## Problem to solve
Hand back each line, unchanged, from the top down to the line where "return ~inside_head(p, -4) & (p[:, 1] >= seam)" sits.

## Supplied data
- - - - -

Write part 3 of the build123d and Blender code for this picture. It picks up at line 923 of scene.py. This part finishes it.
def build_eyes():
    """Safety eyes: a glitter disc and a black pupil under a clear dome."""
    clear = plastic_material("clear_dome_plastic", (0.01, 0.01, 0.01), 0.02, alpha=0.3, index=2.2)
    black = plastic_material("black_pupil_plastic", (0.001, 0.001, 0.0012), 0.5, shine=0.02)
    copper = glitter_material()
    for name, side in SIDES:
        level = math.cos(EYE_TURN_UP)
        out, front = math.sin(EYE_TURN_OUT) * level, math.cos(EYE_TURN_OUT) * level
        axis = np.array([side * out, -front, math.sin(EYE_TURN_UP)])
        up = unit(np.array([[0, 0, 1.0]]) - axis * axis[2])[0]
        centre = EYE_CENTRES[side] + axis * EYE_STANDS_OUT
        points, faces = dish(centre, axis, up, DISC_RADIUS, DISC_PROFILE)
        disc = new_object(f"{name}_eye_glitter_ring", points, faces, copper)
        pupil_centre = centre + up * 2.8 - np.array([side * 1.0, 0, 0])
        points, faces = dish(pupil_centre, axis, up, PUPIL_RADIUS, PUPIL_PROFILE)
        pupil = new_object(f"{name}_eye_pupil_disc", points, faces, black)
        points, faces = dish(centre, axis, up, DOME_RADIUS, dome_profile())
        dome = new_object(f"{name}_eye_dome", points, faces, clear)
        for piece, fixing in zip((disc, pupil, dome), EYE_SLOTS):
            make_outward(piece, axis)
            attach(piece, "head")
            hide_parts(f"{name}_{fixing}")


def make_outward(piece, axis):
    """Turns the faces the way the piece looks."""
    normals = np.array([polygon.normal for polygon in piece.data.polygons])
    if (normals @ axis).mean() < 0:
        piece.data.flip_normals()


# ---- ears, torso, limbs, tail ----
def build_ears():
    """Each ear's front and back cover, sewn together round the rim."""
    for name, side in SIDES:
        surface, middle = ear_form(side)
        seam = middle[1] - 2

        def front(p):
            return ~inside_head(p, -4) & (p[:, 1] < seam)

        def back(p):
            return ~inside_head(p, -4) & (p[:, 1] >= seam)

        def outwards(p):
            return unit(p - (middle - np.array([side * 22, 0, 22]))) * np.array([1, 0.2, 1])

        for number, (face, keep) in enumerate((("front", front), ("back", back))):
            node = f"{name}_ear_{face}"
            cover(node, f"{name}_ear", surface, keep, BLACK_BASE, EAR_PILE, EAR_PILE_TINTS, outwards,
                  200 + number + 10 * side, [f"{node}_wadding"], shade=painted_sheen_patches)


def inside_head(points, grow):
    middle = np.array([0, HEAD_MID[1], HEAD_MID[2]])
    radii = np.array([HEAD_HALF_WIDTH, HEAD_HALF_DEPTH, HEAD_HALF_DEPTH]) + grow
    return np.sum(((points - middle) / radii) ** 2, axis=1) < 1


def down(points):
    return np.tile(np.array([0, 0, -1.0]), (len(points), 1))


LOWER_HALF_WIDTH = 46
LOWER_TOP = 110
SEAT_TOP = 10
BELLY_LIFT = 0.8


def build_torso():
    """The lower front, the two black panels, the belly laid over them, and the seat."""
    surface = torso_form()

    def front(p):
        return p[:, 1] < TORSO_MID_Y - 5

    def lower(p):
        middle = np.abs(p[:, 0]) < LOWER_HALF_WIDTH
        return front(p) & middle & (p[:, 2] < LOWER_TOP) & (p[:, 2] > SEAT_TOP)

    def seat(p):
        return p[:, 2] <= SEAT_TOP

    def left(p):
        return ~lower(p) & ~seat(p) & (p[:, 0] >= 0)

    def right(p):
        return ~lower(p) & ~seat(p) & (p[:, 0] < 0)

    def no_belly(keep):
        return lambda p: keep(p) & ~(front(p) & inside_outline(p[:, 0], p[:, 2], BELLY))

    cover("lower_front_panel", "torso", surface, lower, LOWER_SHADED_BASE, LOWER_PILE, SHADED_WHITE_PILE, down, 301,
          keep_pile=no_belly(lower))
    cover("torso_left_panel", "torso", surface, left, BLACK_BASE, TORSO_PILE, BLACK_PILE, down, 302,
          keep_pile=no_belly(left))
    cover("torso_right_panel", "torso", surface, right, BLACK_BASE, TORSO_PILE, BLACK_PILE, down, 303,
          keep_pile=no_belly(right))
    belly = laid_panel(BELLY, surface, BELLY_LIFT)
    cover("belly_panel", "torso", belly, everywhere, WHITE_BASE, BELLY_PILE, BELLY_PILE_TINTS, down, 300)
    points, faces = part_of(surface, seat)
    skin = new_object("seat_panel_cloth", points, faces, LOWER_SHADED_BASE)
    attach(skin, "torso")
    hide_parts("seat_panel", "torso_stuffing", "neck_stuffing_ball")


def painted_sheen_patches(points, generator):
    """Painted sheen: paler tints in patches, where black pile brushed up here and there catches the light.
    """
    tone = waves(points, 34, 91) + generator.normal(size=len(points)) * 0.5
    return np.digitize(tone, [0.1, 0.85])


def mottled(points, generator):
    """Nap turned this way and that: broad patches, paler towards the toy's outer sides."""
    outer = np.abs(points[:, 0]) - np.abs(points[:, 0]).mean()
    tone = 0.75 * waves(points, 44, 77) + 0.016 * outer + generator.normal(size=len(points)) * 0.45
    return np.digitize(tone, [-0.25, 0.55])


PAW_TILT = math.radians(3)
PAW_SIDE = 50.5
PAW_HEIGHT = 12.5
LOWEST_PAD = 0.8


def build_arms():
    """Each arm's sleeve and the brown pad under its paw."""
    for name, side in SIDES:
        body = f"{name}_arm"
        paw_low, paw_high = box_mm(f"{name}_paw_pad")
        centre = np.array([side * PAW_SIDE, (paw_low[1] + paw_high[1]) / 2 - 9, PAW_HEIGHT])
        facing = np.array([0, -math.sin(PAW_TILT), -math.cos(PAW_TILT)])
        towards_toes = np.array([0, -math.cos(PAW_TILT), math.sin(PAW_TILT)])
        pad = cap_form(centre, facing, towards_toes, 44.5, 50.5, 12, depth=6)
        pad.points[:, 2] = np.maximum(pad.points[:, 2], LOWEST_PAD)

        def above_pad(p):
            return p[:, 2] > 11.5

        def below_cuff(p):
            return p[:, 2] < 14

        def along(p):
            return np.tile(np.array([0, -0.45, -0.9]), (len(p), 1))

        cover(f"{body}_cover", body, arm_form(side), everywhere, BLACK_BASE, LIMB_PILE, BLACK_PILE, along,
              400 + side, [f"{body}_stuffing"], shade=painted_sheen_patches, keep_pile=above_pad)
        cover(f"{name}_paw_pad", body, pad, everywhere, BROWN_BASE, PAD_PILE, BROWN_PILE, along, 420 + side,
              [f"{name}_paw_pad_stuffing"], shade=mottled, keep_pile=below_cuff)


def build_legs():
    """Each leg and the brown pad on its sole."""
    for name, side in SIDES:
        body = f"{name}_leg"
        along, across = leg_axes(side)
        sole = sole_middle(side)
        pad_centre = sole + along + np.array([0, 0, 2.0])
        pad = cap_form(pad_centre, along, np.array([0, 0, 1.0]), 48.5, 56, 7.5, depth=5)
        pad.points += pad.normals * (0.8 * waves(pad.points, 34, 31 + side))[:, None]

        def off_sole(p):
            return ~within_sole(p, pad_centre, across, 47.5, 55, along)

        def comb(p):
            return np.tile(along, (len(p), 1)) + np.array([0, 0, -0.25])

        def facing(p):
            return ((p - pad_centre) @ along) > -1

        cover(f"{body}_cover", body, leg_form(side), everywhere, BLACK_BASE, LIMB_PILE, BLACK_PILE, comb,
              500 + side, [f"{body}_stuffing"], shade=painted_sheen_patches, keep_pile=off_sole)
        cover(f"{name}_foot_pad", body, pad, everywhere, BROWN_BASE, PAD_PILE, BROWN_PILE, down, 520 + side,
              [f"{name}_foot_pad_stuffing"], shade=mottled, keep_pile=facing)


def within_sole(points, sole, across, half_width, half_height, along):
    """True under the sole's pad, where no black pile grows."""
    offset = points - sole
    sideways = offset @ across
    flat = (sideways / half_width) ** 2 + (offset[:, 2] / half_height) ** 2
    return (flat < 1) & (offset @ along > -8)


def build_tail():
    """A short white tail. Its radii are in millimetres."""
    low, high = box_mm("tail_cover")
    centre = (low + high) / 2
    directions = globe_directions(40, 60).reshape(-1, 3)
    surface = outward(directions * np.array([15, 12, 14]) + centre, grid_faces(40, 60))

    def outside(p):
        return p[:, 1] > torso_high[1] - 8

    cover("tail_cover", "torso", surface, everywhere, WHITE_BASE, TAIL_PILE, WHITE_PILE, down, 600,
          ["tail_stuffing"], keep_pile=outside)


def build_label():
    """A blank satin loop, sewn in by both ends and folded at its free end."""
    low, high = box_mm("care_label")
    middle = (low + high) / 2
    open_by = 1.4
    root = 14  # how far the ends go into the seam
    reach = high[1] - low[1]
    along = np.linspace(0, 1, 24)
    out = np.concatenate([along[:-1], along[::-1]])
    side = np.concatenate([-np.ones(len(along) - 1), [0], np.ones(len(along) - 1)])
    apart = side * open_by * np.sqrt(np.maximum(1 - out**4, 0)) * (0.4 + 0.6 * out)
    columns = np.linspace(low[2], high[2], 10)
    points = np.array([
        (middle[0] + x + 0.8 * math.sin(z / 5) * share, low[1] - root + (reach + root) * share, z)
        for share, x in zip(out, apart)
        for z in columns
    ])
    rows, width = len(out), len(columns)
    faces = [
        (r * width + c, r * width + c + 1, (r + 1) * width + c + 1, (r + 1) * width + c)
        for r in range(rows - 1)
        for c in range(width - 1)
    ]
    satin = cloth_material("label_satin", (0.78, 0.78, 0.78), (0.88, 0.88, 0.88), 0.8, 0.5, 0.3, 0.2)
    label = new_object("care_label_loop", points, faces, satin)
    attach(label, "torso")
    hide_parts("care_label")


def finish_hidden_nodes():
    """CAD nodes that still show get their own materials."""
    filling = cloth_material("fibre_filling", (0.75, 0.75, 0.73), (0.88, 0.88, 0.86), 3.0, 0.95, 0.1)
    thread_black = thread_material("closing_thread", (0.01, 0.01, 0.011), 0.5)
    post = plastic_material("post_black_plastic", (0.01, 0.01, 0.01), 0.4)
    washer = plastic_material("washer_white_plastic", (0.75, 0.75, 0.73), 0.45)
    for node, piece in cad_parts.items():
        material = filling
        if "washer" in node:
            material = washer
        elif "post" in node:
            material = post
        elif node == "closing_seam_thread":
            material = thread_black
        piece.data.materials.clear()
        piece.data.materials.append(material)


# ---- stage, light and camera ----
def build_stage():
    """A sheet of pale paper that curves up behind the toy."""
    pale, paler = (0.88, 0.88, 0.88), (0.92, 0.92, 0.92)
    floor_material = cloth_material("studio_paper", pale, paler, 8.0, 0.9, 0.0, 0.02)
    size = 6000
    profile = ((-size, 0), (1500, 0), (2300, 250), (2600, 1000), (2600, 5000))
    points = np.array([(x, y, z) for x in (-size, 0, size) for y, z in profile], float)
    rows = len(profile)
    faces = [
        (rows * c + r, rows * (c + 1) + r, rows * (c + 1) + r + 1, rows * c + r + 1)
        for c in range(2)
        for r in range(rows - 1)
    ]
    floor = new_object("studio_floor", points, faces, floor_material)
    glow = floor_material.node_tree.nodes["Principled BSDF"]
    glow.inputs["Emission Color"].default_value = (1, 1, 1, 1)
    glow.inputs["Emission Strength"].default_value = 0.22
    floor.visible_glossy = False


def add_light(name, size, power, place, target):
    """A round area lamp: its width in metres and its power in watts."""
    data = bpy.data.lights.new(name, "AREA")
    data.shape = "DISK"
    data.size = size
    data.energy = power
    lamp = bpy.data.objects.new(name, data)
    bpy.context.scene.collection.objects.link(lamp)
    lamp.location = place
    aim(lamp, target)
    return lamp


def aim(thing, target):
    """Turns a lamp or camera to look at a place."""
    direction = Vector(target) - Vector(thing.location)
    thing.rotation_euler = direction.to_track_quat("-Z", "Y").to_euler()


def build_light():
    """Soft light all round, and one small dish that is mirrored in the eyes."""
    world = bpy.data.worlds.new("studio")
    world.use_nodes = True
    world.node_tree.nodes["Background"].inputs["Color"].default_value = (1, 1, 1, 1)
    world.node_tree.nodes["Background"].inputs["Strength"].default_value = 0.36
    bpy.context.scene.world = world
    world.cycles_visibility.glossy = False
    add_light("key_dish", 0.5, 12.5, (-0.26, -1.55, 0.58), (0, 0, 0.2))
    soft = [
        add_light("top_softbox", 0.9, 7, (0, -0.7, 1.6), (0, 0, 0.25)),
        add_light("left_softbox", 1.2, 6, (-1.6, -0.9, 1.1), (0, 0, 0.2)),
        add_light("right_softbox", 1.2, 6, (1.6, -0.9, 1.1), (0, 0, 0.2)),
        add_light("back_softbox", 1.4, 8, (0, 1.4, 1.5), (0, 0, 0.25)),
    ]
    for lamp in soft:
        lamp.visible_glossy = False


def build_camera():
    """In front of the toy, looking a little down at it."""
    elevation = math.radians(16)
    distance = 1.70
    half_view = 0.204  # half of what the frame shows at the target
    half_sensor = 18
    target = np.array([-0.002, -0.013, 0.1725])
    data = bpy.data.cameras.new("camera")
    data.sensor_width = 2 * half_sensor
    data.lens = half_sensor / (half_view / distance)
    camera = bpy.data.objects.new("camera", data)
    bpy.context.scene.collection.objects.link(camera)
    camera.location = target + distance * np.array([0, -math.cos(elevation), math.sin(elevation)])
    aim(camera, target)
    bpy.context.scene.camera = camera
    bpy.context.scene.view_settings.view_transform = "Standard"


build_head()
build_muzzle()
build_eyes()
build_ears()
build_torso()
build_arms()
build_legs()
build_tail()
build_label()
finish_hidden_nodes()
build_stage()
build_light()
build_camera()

- - - - -

## Reply to the task
Write part 3 of the build123d and Blender code for this picture. It picks up at line 923 of scene.py. This part finishes it.
def build_eyes():
    """Safety eyes: a glitter disc and a black pupil under a clear dome."""
    clear = plastic_material("clear_dome_plastic", (0.01, 0.01, 0.01), 0.02, alpha=0.3, index=2.2)
    black = plastic_material("black_pupil_plastic", (0.001, 0.001, 0.0012), 0.5, shine=0.02)
    copper = glitter_material()
    for name, side in SIDES:
        level = math.cos(EYE_TURN_UP)
        out, front = math.sin(EYE_TURN_OUT) * level, math.cos(EYE_TURN_OUT) * level
        axis = np.array([side * out, -front, math.sin(EYE_TURN_UP)])
        up = unit(np.array([[0, 0, 1.0]]) - axis * axis[2])[0]
        centre = EYE_CENTRES[side] + axis * EYE_STANDS_OUT
        points, faces = dish(centre, axis, up, DISC_RADIUS, DISC_PROFILE)
        disc = new_object(f"{name}_eye_glitter_ring", points, faces, copper)
        pupil_centre = centre + up * 2.8 - np.array([side * 1.0, 0, 0])
        points, faces = dish(pupil_centre, axis, up, PUPIL_RADIUS, PUPIL_PROFILE)
        pupil = new_object(f"{name}_eye_pupil_disc", points, faces, black)
        points, faces = dish(centre, axis, up, DOME_RADIUS, dome_profile())
        dome = new_object(f"{name}_eye_dome", points, faces, clear)
        for piece, fixing in zip((disc, pupil, dome), EYE_SLOTS):
            make_outward(piece, axis)
            attach(piece, "head")
            hide_parts(f"{name}_{fixing}")


def make_outward(piece, axis):
    """Turns the faces the way the piece looks."""
    normals = np.array([polygon.normal for polygon in piece.data.polygons])
    if (normals @ axis).mean() < 0:
        piece.data.flip_normals()


# ---- ears, torso, limbs, tail ----
def build_ears():
    """Each ear's front and back cover, sewn together round the rim."""
    for name, side in SIDES:
        surface, middle = ear_form(side)
        seam = middle[1] - 2

        def front(p):
            return ~inside_head(p, -4) & (p[:, 1] < seam)

        def back(p):
            return ~inside_head(p, -4) & (p[:, 1] >= seam)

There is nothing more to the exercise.